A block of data

◆ ◆ ◆ ◆

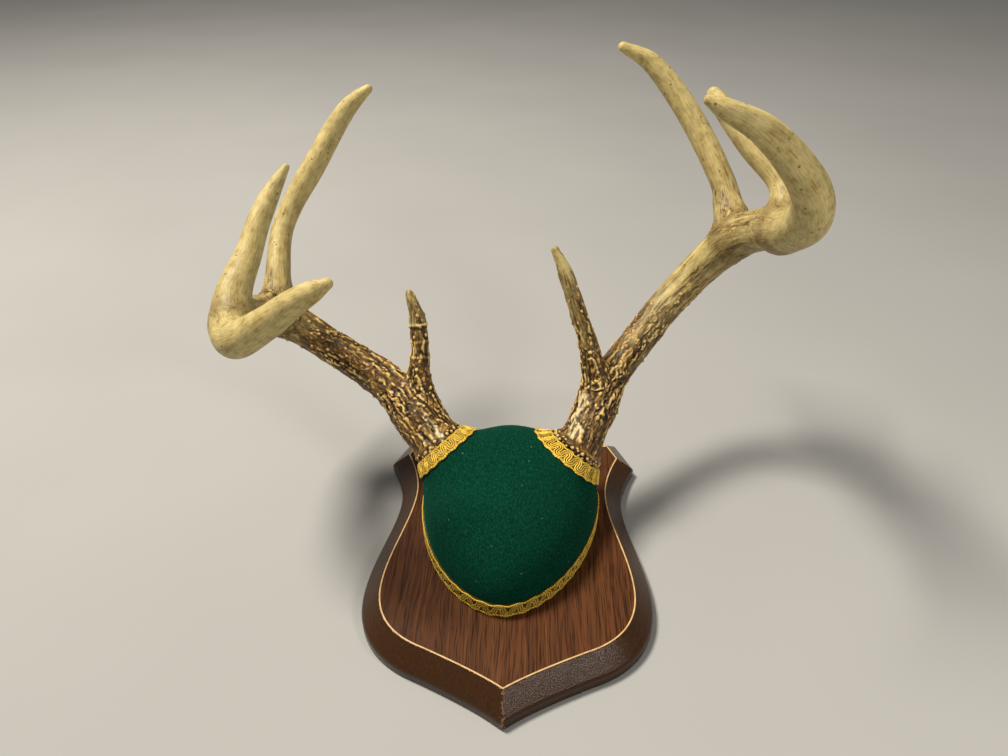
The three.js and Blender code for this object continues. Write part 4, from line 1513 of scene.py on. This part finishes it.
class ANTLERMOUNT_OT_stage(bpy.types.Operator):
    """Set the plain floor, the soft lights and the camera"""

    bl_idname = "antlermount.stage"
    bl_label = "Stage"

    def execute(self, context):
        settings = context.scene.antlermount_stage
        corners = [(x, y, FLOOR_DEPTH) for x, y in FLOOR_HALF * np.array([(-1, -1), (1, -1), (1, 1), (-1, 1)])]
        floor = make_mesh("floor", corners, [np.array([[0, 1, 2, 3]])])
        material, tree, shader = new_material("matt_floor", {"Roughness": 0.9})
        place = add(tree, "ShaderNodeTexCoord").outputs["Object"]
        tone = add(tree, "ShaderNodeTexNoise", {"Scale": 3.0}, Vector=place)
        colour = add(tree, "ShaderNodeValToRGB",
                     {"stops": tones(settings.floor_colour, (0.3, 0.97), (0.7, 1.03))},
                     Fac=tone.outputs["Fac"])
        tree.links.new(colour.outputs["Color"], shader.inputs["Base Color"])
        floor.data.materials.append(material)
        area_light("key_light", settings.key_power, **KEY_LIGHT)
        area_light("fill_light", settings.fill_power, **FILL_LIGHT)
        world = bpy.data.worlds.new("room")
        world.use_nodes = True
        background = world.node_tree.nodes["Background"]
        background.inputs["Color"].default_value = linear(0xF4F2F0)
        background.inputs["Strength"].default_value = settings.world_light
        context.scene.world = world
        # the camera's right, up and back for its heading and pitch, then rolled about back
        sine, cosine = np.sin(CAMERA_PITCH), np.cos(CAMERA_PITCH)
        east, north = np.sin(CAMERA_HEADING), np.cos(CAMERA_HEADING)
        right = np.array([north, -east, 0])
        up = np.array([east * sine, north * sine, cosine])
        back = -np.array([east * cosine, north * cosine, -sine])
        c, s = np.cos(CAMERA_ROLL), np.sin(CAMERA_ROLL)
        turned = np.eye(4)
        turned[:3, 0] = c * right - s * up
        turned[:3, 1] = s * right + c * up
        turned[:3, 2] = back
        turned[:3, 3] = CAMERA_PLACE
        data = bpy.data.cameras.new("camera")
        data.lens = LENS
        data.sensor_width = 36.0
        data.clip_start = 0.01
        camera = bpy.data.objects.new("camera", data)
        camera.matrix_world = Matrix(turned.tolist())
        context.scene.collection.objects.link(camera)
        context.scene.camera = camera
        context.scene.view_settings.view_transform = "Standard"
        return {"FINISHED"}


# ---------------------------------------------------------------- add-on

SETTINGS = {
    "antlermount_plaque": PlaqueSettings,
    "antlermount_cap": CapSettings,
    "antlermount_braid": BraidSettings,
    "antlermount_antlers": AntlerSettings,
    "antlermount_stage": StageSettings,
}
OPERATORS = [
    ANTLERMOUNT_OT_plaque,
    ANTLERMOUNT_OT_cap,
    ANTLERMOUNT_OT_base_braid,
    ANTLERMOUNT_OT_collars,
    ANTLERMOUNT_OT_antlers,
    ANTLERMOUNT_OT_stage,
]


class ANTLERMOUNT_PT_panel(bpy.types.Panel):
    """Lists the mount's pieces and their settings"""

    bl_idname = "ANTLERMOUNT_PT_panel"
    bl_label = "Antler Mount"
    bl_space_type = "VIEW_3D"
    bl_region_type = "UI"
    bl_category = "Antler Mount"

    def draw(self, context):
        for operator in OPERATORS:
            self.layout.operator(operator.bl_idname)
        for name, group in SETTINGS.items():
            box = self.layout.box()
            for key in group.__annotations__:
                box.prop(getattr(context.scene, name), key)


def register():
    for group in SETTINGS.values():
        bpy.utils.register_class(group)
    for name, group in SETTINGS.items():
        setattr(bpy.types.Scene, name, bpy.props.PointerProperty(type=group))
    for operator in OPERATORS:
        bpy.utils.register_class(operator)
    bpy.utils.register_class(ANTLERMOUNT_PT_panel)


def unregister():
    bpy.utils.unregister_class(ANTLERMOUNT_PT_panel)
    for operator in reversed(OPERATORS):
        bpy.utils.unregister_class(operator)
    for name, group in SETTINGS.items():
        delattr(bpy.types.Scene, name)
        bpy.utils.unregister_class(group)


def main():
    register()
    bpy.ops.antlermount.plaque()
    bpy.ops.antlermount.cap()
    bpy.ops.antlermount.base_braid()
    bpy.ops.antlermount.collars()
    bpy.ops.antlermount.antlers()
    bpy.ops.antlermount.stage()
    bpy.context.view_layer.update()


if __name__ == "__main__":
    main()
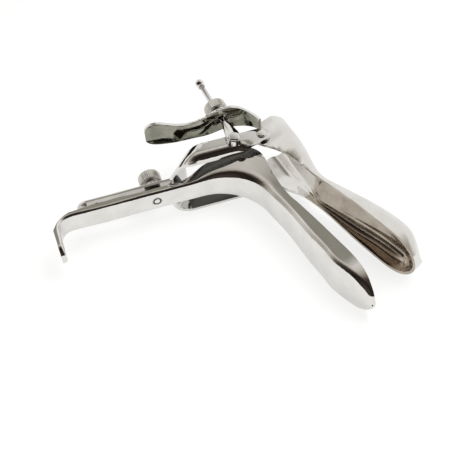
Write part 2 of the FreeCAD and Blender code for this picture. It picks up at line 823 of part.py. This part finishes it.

◆ ◆ ◆ ◆

YOUR GOAL: Scan the material above. Copy each line where "part" occurs.

ANSWER TO THE EXERCISE:
The three.js and Blender code for this object continues. Write part 4, from line 1513 of scene.py on. This part finishes it.
Write part 2 of the FreeCAD and Blender code for this picture. It picks up at line 823 of part.py. This part finishes it.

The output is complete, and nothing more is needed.